Would you go away to fuck (whatever that means?).
You’re arguing with yourself there. I never said that he wasn’t entitled to move on for the betterment of himself. What makes his actions obscene is how he has been protected & supported by Liverpool and then he scurries off to the press - the very same press he cited as his reason for wanting to leave - and then pisses all over the club that went above and beyond for him.

Yes, he’s entitled to leave, but he could do it without being a cunt.

Sid Lowe??

Liverpool defended Suarez because he was their player, not because they looked beneath that hardened exterior and saw a pretty soul underneath. I don’t see that Suarez has done anything wrong here. Liverpool were naive to promise he could leave without CL football and he was naive not to get it in writing. But he’s entitled to ask to leave now and he can play at a higher level.

He hasn’t asked to leave, there has been no request put in so he is obviously not that desperate? Or is he holding out for money? If he wants to go let him off but blaming the club here who have stood by him and are entitled to get the best price possible is a joke. Bit rich to be talking about ‘gentlemans’ agreements… I want him gone at this stage just to move forward but he should do the right thing and put in a request.

Have i got this right scrunchie? Liverpool supported this fella when he was found guilty of being a horrible racist scumbag. Surely people who champion rascists deserve better?

Why would people expect anything more (or less) from a footballer these days.

I see what you done there. Well done mate, you showed all those Liverpool fuckers.

Ta, mbb. By the way, were you not leering about the place yesterday demanding grammatical accuracy?

Doesn’t sound like me, I wouldn’t be the leery type, link?

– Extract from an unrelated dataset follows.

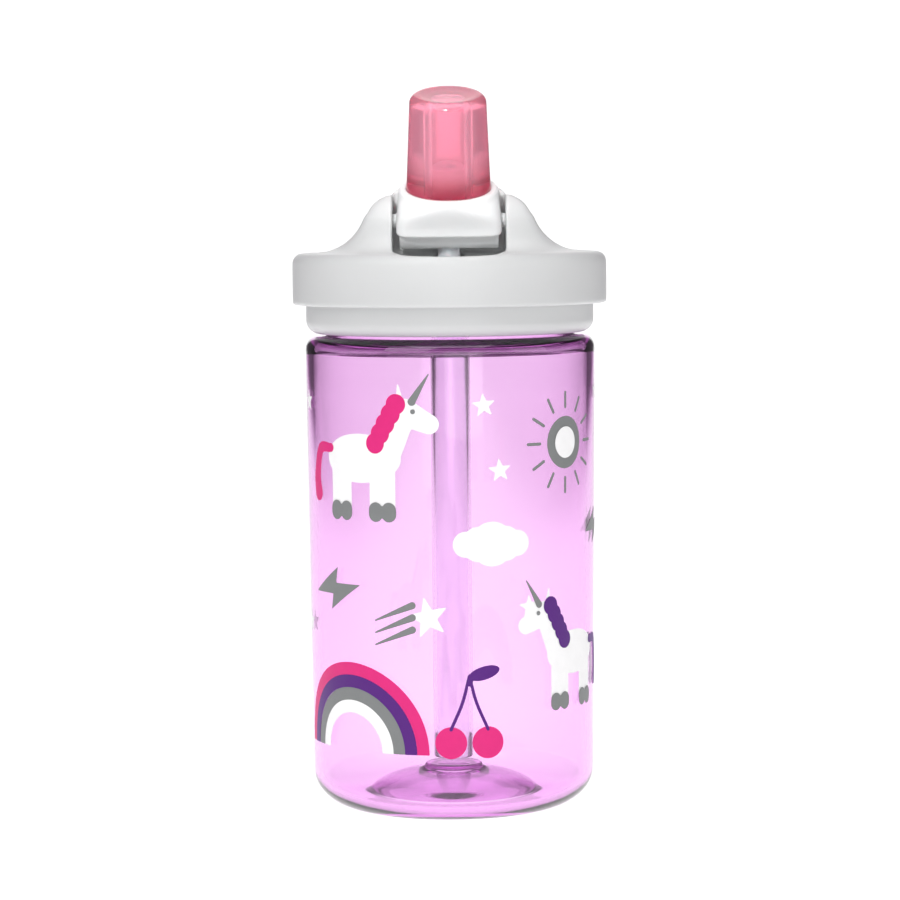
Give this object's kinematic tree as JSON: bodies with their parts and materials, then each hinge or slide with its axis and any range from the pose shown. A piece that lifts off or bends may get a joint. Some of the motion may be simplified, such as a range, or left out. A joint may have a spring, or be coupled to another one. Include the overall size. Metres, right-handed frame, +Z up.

I have no issue with him leaving and I don’t expect much loyalty from a footballer, so the argument about the club standing by him so he now needs to stand by them is utter shite. Making the club out to be the bad guys here tho is low. He signed the contract last year, he bit players and allegedly racially abused another player and then refused to shake hands after a ‘gentlemans’ agreement he would. The club did stand by him, just stick in your transfer request and stop dicking the club about.

Liverpool FC is bigger than any one player and it will be a joy to reach the champions league despite all this.

I wish Luis well in London, a deserved escape from the British media.